— start Supplied material —

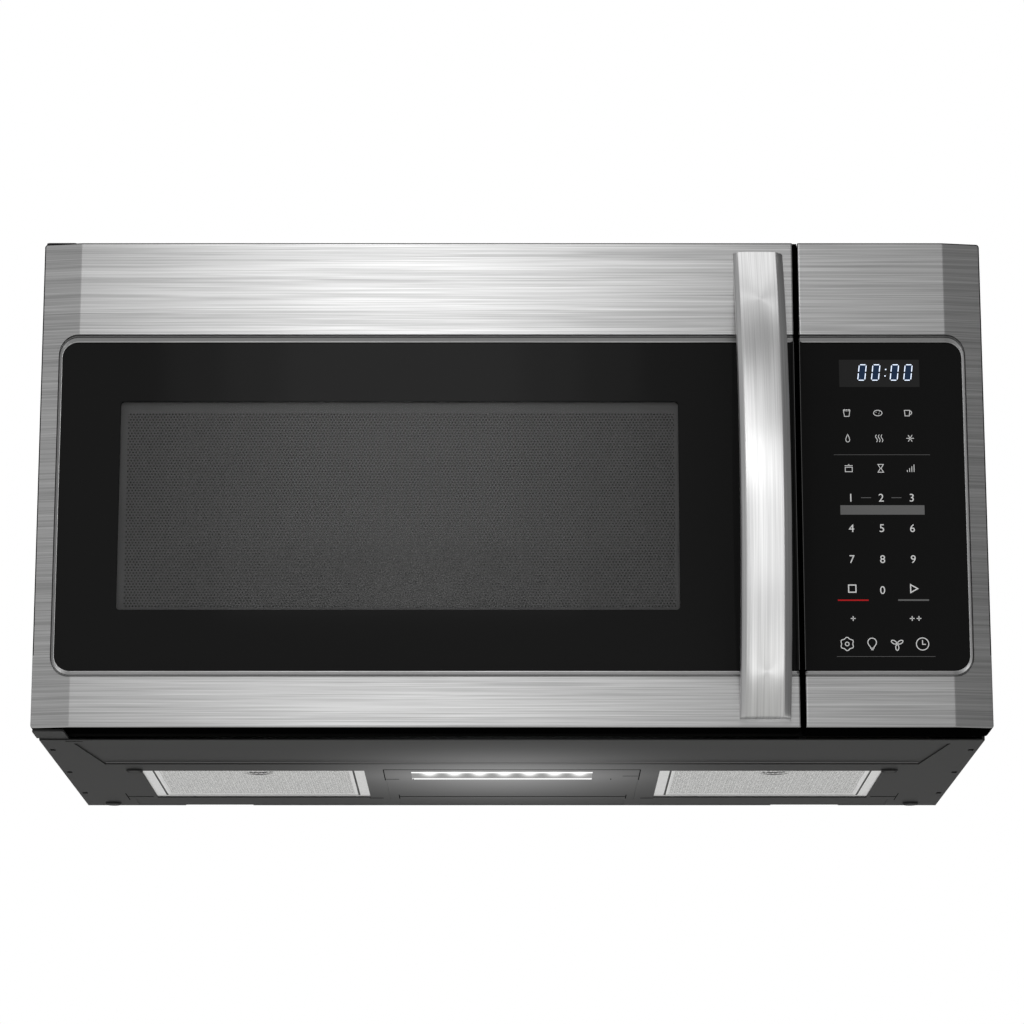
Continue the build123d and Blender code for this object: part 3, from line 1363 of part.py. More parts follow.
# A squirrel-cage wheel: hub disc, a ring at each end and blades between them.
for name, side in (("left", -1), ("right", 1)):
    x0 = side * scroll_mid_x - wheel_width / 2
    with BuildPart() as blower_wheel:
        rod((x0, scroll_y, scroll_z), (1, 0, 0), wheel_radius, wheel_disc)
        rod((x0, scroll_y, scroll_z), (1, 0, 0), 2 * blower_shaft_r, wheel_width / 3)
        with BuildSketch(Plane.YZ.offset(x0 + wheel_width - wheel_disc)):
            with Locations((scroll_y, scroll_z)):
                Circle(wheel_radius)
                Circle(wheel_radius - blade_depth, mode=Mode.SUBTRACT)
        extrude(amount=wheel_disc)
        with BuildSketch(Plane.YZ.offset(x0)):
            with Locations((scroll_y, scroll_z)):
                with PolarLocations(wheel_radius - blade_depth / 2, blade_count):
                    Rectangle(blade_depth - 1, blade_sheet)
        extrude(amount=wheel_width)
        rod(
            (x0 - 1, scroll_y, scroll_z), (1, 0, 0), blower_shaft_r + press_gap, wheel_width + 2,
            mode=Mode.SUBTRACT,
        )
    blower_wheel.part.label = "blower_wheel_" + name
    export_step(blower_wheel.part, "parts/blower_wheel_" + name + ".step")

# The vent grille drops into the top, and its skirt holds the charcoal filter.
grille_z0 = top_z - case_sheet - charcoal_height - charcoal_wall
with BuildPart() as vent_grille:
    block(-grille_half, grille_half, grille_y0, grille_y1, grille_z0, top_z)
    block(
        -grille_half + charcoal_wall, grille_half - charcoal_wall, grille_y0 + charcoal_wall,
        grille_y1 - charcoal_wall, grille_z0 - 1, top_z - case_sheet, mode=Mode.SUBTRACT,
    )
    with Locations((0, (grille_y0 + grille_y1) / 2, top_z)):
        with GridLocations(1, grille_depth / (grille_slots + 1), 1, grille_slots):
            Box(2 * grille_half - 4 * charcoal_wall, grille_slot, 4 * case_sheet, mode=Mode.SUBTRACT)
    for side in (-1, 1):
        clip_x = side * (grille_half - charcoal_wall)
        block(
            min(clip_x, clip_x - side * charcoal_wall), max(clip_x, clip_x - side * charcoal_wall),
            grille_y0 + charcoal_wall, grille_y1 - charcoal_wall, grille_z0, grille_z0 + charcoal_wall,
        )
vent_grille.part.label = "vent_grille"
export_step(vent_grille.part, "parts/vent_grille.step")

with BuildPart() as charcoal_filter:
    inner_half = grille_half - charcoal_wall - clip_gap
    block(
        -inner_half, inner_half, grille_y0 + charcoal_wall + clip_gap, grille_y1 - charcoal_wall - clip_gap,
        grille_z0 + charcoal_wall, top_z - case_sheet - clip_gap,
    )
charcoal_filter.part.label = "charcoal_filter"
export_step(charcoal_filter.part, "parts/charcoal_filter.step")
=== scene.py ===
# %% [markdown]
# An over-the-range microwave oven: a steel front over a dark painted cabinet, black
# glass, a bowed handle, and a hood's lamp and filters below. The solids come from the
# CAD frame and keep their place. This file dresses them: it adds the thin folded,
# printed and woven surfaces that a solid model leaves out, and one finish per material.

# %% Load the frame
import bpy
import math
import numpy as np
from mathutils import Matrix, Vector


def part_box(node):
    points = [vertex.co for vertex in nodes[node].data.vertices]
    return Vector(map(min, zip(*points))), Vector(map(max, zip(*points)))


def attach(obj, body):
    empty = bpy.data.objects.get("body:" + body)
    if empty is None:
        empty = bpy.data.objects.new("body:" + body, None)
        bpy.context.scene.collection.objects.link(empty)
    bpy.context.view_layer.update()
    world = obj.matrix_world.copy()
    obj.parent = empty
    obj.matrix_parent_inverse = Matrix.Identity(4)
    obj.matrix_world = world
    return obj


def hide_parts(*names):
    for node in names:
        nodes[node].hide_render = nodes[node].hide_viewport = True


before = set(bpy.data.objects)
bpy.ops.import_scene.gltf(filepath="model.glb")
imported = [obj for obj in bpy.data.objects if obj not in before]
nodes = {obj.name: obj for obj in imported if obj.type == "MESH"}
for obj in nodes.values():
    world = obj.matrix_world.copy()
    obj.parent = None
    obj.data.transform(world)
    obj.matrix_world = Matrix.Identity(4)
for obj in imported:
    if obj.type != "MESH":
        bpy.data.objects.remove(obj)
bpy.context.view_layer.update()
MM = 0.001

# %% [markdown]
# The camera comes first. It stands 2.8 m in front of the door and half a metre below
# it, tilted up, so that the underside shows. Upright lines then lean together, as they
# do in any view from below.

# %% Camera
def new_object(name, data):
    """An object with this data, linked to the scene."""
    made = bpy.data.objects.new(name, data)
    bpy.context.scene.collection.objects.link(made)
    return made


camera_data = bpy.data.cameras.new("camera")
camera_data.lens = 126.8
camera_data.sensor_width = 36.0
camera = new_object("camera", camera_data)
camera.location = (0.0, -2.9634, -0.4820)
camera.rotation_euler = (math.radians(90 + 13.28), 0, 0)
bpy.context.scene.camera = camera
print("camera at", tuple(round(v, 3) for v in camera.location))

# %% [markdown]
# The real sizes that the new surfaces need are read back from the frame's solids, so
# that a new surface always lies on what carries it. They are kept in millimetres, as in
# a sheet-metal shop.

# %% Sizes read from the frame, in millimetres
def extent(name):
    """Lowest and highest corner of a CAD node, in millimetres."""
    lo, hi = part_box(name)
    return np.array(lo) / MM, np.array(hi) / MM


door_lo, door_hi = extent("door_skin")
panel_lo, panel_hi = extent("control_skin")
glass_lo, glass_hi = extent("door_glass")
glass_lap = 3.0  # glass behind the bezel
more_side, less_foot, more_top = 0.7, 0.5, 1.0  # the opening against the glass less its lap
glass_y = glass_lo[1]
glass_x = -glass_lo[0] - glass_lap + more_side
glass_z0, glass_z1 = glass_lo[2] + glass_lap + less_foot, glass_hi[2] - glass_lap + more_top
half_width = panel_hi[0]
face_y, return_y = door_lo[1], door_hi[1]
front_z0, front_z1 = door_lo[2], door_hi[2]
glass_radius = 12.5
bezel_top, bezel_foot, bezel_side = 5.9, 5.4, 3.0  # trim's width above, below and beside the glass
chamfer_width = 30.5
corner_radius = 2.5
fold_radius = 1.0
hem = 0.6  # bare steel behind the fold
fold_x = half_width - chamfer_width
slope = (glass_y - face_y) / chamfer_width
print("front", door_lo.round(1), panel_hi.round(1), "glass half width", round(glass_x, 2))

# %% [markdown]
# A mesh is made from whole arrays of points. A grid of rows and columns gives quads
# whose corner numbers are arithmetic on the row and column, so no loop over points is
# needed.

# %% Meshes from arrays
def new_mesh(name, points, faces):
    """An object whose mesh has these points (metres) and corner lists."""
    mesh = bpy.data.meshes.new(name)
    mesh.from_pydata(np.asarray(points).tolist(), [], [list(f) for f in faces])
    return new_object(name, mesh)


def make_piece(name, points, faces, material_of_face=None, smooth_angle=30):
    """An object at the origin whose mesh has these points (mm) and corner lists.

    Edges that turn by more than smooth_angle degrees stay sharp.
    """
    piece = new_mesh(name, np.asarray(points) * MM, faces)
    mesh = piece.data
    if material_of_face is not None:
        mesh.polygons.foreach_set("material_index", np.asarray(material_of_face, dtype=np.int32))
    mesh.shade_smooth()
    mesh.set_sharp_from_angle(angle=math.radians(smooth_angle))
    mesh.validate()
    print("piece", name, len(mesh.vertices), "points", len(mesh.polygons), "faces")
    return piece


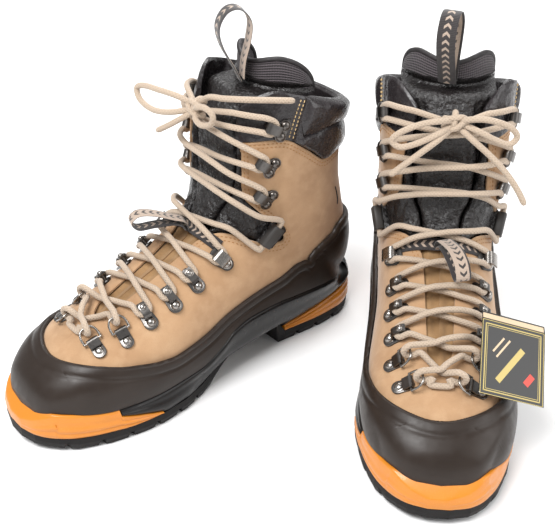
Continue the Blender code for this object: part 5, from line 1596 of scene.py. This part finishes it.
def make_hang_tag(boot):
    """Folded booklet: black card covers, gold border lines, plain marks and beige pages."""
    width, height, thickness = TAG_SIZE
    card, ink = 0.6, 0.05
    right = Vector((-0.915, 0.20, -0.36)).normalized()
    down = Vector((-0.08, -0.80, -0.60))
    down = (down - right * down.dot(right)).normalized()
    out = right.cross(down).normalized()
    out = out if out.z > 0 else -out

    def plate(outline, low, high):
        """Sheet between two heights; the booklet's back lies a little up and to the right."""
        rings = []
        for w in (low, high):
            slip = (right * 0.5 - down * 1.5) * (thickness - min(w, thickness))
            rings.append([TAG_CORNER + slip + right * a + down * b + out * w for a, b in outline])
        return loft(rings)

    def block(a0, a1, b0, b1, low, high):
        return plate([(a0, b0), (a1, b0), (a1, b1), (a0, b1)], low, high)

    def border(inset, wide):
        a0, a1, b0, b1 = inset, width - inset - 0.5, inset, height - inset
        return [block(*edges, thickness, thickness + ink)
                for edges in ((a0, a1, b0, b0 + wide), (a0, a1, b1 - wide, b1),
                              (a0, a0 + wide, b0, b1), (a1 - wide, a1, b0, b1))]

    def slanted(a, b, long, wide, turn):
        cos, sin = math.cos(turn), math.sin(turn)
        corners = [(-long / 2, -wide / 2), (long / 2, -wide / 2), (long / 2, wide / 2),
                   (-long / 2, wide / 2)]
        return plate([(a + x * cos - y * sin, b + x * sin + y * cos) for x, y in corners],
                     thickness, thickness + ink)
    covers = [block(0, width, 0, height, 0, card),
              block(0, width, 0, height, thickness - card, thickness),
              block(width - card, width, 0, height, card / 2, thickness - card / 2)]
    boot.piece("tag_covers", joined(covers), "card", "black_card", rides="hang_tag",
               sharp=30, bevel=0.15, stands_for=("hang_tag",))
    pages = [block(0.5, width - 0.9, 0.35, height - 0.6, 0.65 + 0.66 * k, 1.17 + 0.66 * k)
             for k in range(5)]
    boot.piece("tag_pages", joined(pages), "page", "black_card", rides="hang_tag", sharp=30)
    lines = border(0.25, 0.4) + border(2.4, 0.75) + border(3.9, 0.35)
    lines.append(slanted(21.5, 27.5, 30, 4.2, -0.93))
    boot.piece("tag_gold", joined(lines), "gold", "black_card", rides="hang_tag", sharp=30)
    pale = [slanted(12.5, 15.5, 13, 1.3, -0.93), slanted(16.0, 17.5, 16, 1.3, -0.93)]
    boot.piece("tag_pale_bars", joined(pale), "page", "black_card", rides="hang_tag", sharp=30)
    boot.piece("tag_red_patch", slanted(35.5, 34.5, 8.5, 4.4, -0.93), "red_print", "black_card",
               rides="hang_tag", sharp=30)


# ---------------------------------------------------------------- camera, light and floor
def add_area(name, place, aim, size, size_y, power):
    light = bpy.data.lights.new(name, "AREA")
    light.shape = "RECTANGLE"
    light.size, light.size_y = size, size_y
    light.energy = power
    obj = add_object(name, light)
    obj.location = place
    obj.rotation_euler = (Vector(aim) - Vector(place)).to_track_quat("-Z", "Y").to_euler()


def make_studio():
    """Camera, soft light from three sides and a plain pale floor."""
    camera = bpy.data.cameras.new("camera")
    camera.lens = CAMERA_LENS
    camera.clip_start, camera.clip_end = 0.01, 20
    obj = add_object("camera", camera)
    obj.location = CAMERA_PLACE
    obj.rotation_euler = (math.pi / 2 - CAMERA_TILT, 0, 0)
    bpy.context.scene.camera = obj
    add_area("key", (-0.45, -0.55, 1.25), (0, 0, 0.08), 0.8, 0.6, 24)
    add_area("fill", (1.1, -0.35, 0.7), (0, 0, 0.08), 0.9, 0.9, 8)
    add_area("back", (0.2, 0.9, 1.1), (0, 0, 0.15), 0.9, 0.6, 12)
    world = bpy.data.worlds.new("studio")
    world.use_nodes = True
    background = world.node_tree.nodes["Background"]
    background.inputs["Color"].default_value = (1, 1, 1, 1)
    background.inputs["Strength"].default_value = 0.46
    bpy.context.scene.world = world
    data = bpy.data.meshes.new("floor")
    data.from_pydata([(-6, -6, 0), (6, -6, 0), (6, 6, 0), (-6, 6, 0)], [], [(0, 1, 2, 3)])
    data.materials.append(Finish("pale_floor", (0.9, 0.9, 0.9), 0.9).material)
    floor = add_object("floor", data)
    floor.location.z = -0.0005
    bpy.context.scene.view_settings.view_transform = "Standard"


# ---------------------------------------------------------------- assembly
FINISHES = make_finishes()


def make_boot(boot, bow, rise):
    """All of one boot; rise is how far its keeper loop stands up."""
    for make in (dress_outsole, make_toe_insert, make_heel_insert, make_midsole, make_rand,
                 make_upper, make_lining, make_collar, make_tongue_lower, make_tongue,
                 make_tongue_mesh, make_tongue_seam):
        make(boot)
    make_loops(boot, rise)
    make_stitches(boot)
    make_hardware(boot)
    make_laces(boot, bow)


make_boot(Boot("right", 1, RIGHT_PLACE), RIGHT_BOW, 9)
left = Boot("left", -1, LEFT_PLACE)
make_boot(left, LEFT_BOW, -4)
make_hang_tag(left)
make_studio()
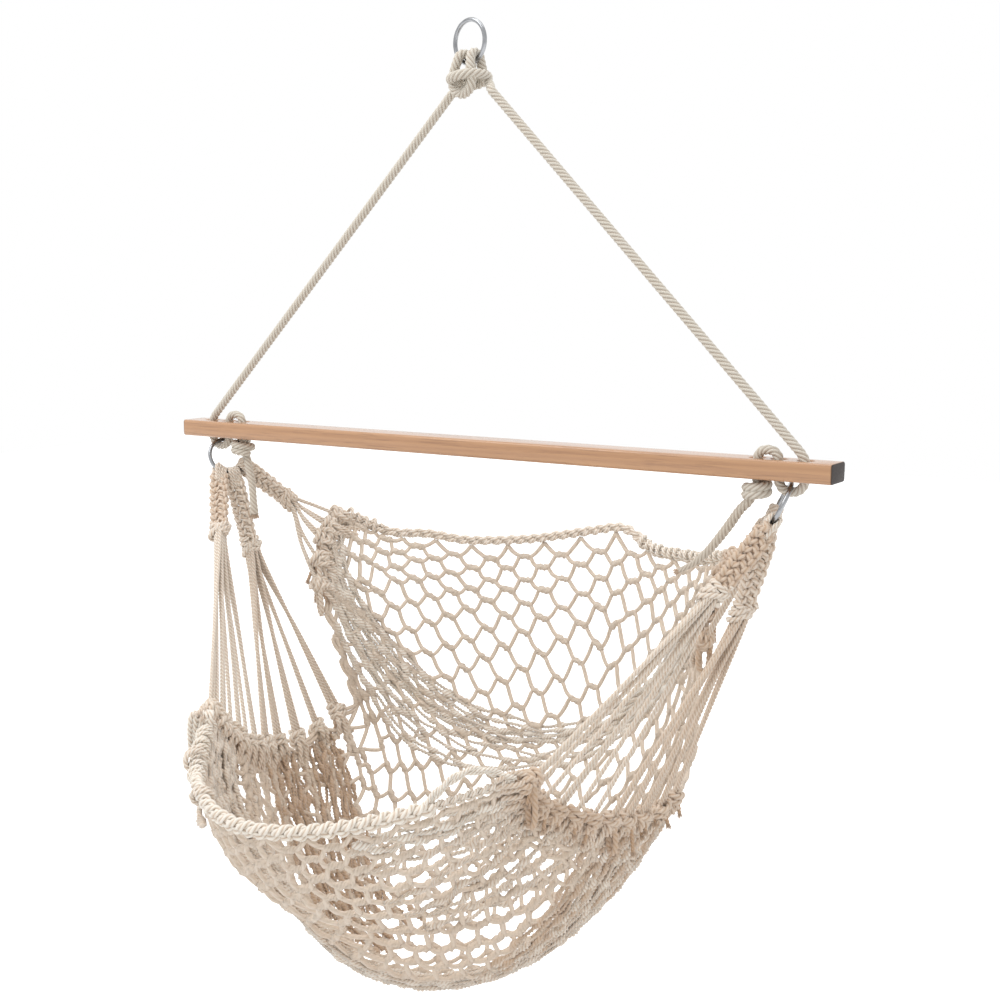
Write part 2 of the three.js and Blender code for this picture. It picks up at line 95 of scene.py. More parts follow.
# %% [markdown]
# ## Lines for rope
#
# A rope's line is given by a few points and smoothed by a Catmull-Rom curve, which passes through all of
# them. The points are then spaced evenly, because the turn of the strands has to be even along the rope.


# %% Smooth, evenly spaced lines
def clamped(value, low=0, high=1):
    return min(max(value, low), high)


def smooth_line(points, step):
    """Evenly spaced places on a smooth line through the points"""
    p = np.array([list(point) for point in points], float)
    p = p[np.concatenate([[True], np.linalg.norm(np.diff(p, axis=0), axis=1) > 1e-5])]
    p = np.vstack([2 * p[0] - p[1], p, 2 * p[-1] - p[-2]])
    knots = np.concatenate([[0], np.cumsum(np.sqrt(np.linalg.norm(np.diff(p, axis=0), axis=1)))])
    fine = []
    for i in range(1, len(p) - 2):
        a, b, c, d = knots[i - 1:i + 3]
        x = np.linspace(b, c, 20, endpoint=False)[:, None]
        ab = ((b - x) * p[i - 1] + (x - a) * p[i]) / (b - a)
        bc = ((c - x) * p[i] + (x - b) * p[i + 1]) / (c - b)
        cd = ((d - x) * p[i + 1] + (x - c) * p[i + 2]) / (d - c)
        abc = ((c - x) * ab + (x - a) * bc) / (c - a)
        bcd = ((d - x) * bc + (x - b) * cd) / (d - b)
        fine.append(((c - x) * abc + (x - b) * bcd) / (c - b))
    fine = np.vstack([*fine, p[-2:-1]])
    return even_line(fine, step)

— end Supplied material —

Job → Among the entries above, find the line with "obj.parent = None" and the line with "v in camera.location))"; give again exactly these two lines and all lines between them.

Worked answer →
    obj.parent = None
    obj.data.transform(world)
    obj.matrix_world = Matrix.Identity(4)
for obj in imported:
    if obj.type != "MESH":
        bpy.data.objects.remove(obj)
bpy.context.view_layer.update()
MM = 0.001

# %% [markdown]
# The camera comes first. It stands 2.8 m in front of the door and half a metre below
# it, tilted up, so that the underside shows. Upright lines then lean together, as they
# do in any view from below.

# %% Camera
def new_object(name, data):
    """An object with this data, linked to the scene."""
    made = bpy.data.objects.new(name, data)
    bpy.context.scene.collection.objects.link(made)
    return made


camera_data = bpy.data.cameras.new("camera")
camera_data.lens = 126.8
camera_data.sensor_width = 36.0
camera = new_object("camera", camera_data)
camera.location = (0.0, -2.9634, -0.4820)
camera.rotation_euler = (math.radians(90 + 13.28), 0, 0)
bpy.context.scene.camera = camera
print("camera at", tuple(round(v, 3) for v in camera.location))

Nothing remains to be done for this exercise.